Continuing with Dune, the series that triggered my A-ha moment, another prodigy kid, another fight against the system, Paul Atreides’ advanced over Harry Potter or Luke Skywalker is that at least he knew his parents. But the main idea is the same: a gifted kid against the world, a sort of Messiah complex, even though at the beginning of each story, the main character is not willing to accept or to embrace this side and has to be convinced by others that he is, in fact, their only hope.

If we were to think about TV shows, even in Seinfeld, the self entitled show about nothing, they do something in each episode. True, they do day to day stuff, but they make it funny. Even a trip to the laundromat or to the post office has a twist. So, out of one hundred trips to the laundromat, of course they depict the hilarious one, not the boring one.
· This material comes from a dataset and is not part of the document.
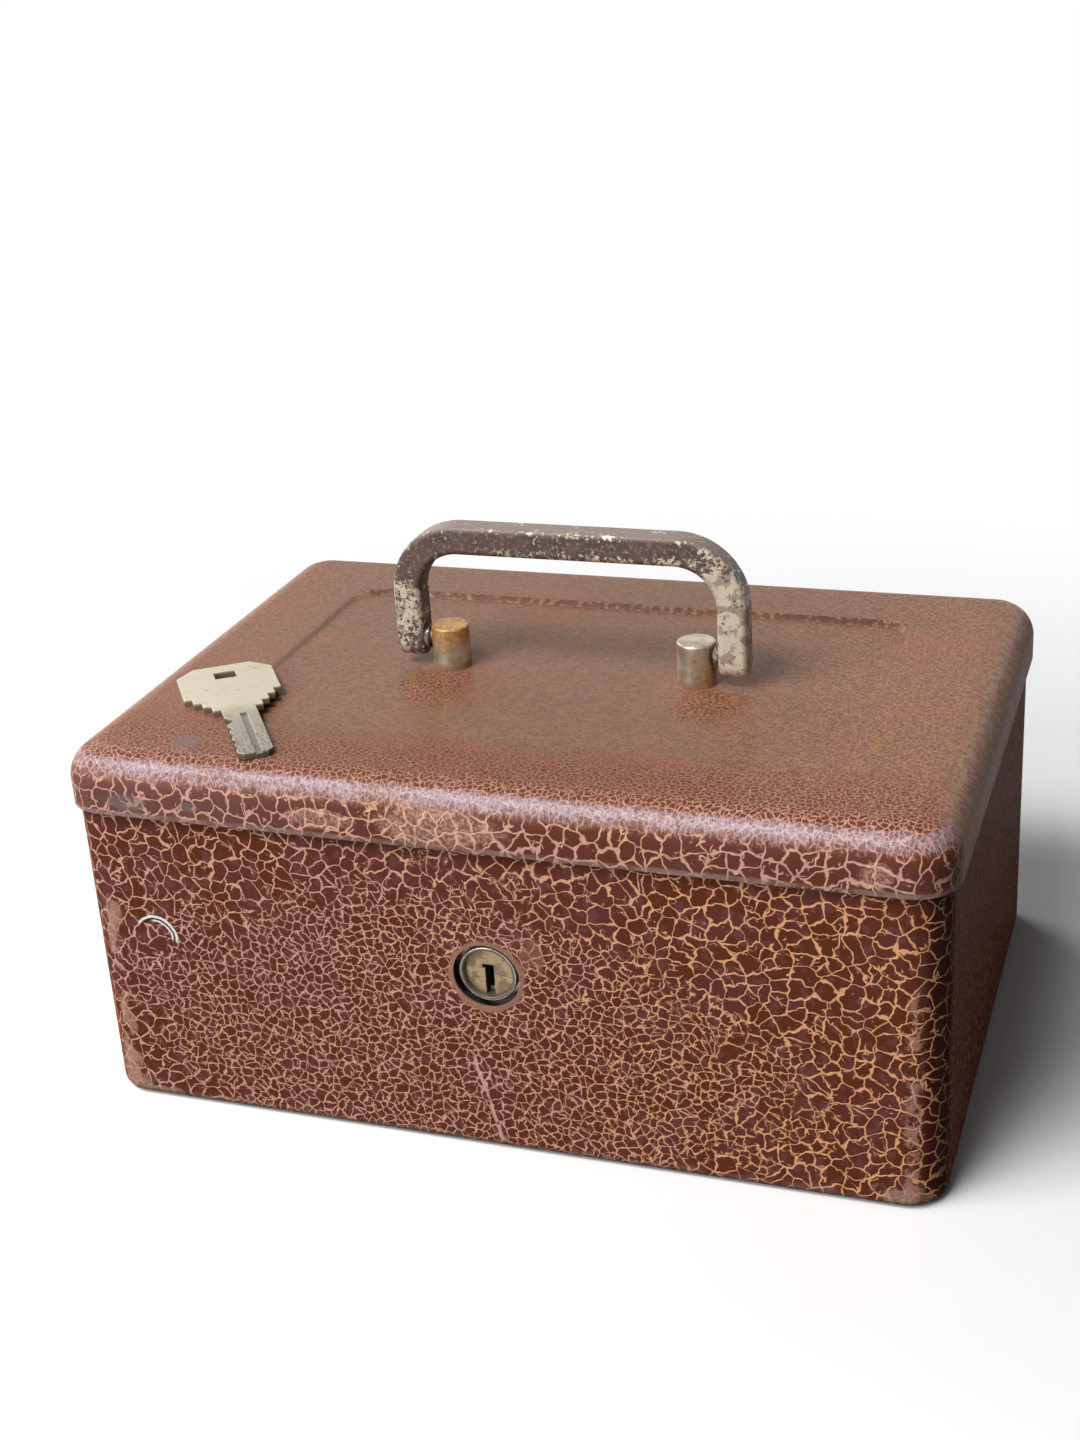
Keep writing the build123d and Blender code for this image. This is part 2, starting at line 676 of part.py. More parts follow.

When I told my mother about my desperate need for my life to have a little va va voom or pizzazz, that the fact that I’m husbandless and childless and my life seems pointless and all the other “-less”es, she told me that I have something that others envy or long for: peace and quiet. At that moment, I said to myself that she’s wrong, that peace and quiet is not something to wish for and that a busy, hectic and full life is the goal.

Well, seeing Paul’s fights and endeavors, seeing him drink his own sweat in the desert, thinking of all the wizards Harry had to fight and all the times he had to run from the dark forces, imagining what must have gone through Luke’s mind while plotting against the Empire, well, I think they longed for a bit of piece and quiet. Maybe they wanted the Instagram infamous “slow morning”, drinking a coffee with Ginny or Chani, going out for a beer with Ron or Han, doing laundry or paying bills. I’m just saying, after all those fights and troubles, peace and quiet would be perfection.

So, here I am, on a Saturday night, writing a post about how I should stop comparing myself to the main characters of adventure movies or to anyone for that matter. Because nobody will write anything about nothing and nobody will post about their failures. Even Jerry Seinfeld’s show, although proudly saying it’s about nothing, was about something. Maybe a good idea would be to try to read James Joyce’s Ulysses to see what could have happened to the main character in just one day.

Or another good idea would be to remember what Julia Roberts’s character, a well known actress said to Hugh Grant’s character, a no name library owner in Notting Hill: “I’m also just a girl standing in front of a boy asking him to love her.” No matter how famous someone is, they still ache, they still get sick, they still question their lives and they still have routines. Even the Gods of Olympus got so bored with their existences that they started messing with the humans like a game of chess. So, maybe the key is to start enjoying the routine and to realize that even the most hectic schedule has a routine in its hecticness.